What the task asks »
Copy verbatim the block of lines in the entries below whose first line contains "Reconstruct the object" and whose last line contains "V = FreeCAD.Vector". Leave out all other lines.

______________________________

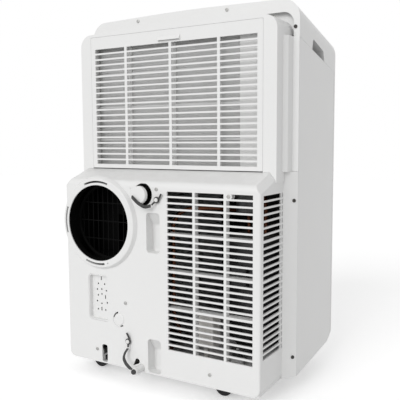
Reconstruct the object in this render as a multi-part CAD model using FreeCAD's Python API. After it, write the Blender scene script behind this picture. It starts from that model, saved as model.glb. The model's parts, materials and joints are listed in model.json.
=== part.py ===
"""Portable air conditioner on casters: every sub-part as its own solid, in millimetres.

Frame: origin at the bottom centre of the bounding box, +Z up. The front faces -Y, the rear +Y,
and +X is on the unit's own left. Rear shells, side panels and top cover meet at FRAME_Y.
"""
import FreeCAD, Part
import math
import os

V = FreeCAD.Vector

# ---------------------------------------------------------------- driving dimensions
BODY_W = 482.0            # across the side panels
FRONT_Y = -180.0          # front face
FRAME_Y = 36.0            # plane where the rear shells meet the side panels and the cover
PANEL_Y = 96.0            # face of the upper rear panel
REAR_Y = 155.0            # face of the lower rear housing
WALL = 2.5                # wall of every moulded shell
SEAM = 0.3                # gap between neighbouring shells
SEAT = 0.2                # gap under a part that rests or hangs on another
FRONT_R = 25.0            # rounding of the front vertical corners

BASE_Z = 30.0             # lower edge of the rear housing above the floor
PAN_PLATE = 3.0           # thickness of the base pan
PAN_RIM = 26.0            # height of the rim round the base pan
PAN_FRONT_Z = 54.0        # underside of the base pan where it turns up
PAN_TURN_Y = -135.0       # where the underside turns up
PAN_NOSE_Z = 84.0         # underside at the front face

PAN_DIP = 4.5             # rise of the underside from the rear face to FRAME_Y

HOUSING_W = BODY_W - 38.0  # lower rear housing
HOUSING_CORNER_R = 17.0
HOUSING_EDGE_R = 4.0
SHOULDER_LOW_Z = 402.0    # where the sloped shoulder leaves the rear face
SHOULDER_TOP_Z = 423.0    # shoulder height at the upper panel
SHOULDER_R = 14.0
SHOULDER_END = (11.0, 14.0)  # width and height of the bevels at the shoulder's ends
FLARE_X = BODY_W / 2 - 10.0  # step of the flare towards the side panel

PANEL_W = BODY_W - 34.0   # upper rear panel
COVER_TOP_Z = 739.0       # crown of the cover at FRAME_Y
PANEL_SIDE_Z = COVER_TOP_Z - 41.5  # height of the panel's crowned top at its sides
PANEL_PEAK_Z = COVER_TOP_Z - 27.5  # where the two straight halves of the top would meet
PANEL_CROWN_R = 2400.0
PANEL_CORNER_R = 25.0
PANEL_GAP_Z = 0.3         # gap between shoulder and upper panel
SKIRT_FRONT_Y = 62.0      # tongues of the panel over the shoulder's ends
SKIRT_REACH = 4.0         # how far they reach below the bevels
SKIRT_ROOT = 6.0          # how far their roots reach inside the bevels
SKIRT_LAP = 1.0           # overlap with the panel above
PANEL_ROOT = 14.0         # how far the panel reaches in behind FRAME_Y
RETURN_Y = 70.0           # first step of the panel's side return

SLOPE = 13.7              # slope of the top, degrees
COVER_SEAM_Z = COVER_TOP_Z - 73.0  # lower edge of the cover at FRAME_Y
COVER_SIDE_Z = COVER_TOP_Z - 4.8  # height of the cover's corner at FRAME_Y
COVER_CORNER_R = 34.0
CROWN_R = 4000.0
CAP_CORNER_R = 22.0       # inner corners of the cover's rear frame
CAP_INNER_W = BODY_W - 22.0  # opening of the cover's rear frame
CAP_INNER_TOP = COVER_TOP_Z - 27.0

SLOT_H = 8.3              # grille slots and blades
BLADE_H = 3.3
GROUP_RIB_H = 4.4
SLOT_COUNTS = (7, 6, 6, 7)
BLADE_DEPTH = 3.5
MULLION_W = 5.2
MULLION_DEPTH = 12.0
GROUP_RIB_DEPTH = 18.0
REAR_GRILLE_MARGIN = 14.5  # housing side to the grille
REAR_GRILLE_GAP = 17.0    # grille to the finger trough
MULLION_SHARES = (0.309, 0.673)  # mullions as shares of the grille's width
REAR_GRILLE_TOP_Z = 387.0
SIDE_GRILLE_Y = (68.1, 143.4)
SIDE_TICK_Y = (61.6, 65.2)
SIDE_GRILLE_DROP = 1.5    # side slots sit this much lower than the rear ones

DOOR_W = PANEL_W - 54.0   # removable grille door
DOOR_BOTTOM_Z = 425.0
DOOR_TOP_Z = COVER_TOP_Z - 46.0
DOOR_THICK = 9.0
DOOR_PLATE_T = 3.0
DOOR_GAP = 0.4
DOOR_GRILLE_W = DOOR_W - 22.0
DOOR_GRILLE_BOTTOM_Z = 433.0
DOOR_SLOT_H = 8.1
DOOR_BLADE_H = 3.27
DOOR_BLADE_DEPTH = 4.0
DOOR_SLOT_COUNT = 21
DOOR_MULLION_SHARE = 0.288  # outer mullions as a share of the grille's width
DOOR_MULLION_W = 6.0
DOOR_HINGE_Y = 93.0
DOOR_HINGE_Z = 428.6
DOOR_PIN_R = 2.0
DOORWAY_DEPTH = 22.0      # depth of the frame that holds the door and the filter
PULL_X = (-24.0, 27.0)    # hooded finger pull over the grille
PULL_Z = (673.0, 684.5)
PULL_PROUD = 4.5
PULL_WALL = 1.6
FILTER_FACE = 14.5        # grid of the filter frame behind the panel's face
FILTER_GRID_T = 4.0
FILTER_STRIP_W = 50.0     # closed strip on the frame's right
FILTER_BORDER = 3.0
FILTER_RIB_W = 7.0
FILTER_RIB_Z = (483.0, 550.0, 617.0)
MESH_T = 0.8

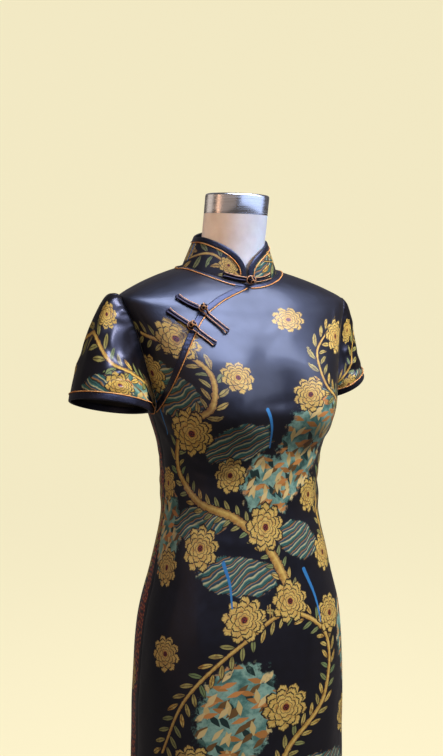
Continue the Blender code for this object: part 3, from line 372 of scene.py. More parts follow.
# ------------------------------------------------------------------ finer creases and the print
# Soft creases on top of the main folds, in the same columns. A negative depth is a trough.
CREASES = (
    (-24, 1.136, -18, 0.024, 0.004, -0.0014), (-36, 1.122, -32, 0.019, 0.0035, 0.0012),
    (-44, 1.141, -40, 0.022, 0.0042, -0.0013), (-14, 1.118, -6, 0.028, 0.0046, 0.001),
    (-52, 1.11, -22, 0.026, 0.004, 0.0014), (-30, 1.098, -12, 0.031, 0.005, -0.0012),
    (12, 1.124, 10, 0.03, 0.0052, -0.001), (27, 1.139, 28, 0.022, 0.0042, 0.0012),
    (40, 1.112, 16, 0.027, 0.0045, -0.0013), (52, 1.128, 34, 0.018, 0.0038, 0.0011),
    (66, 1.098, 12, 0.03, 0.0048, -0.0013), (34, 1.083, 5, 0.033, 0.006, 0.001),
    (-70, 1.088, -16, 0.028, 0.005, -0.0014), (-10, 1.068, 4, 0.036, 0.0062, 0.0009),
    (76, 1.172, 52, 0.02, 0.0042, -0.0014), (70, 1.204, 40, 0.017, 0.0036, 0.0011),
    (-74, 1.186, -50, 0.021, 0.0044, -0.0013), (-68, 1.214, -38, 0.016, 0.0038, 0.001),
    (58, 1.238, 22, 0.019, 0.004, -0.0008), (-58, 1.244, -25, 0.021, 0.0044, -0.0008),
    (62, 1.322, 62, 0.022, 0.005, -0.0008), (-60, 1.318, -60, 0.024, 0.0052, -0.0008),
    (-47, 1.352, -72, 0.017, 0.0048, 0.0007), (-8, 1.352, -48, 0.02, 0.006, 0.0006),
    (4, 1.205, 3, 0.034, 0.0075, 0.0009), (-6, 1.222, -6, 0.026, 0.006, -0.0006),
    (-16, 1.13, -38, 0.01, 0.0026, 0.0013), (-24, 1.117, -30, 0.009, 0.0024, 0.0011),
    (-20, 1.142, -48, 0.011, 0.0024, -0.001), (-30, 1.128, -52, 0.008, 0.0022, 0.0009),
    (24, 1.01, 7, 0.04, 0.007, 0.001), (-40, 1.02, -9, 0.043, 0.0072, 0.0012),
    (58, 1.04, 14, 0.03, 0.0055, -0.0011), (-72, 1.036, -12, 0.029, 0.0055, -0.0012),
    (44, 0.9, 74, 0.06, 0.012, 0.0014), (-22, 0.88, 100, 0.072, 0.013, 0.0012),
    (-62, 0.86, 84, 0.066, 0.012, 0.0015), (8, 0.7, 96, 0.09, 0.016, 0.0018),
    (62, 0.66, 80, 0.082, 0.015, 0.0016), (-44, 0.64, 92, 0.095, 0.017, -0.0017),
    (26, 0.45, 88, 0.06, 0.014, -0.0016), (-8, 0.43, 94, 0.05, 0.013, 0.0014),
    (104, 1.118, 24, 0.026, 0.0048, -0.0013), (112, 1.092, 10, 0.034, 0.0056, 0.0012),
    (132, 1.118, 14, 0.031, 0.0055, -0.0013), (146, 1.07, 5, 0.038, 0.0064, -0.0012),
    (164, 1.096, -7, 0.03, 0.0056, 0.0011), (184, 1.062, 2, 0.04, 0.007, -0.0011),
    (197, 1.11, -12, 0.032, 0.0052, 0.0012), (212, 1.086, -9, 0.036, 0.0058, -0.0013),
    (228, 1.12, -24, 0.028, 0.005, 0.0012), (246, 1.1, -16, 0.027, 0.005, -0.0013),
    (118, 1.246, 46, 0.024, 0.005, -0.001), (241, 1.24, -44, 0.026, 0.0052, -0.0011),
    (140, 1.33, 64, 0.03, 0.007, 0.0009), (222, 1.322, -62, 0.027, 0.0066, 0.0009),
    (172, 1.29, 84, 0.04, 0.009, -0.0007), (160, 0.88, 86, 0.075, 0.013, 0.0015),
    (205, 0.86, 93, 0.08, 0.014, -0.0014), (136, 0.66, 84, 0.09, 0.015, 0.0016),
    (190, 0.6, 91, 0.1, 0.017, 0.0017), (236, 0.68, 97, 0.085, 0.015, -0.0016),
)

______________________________

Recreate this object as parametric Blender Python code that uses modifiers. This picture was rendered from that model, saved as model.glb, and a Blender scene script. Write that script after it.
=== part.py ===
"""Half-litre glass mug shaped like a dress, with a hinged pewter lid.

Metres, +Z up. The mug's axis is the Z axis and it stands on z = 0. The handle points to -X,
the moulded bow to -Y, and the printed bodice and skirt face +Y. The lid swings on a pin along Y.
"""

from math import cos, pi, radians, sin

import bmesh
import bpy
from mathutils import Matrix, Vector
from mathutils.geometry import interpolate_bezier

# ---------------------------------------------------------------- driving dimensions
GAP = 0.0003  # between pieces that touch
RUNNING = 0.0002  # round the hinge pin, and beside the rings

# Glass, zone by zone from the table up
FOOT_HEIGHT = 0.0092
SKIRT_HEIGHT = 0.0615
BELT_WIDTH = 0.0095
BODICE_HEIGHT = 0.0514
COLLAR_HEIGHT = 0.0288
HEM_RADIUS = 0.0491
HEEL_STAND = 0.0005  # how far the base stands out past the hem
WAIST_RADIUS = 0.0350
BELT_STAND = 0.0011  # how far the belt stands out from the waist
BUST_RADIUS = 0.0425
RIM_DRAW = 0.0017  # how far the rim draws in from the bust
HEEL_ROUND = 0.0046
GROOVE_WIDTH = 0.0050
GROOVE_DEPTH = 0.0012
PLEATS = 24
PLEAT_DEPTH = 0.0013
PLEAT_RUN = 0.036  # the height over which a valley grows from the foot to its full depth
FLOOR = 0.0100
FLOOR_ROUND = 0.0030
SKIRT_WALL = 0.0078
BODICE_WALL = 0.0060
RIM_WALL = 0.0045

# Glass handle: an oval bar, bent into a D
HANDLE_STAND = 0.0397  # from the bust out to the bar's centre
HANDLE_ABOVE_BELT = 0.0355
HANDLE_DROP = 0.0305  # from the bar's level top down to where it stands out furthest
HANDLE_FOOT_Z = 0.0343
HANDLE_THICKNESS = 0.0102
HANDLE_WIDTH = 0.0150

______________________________

Exercise solution »
Reconstruct the object in this render as a multi-part CAD model using FreeCAD's Python API. After it, write the Blender scene script behind this picture. It starts from that model, saved as model.glb. The model's parts, materials and joints are listed in model.json.
=== part.py ===
"""Portable air conditioner on casters: every sub-part as its own solid, in millimetres.

Frame: origin at the bottom centre of the bounding box, +Z up. The front faces -Y, the rear +Y,
and +X is on the unit's own left. Rear shells, side panels and top cover meet at FRAME_Y.
"""
import FreeCAD, Part
import math
import os

V = FreeCAD.Vector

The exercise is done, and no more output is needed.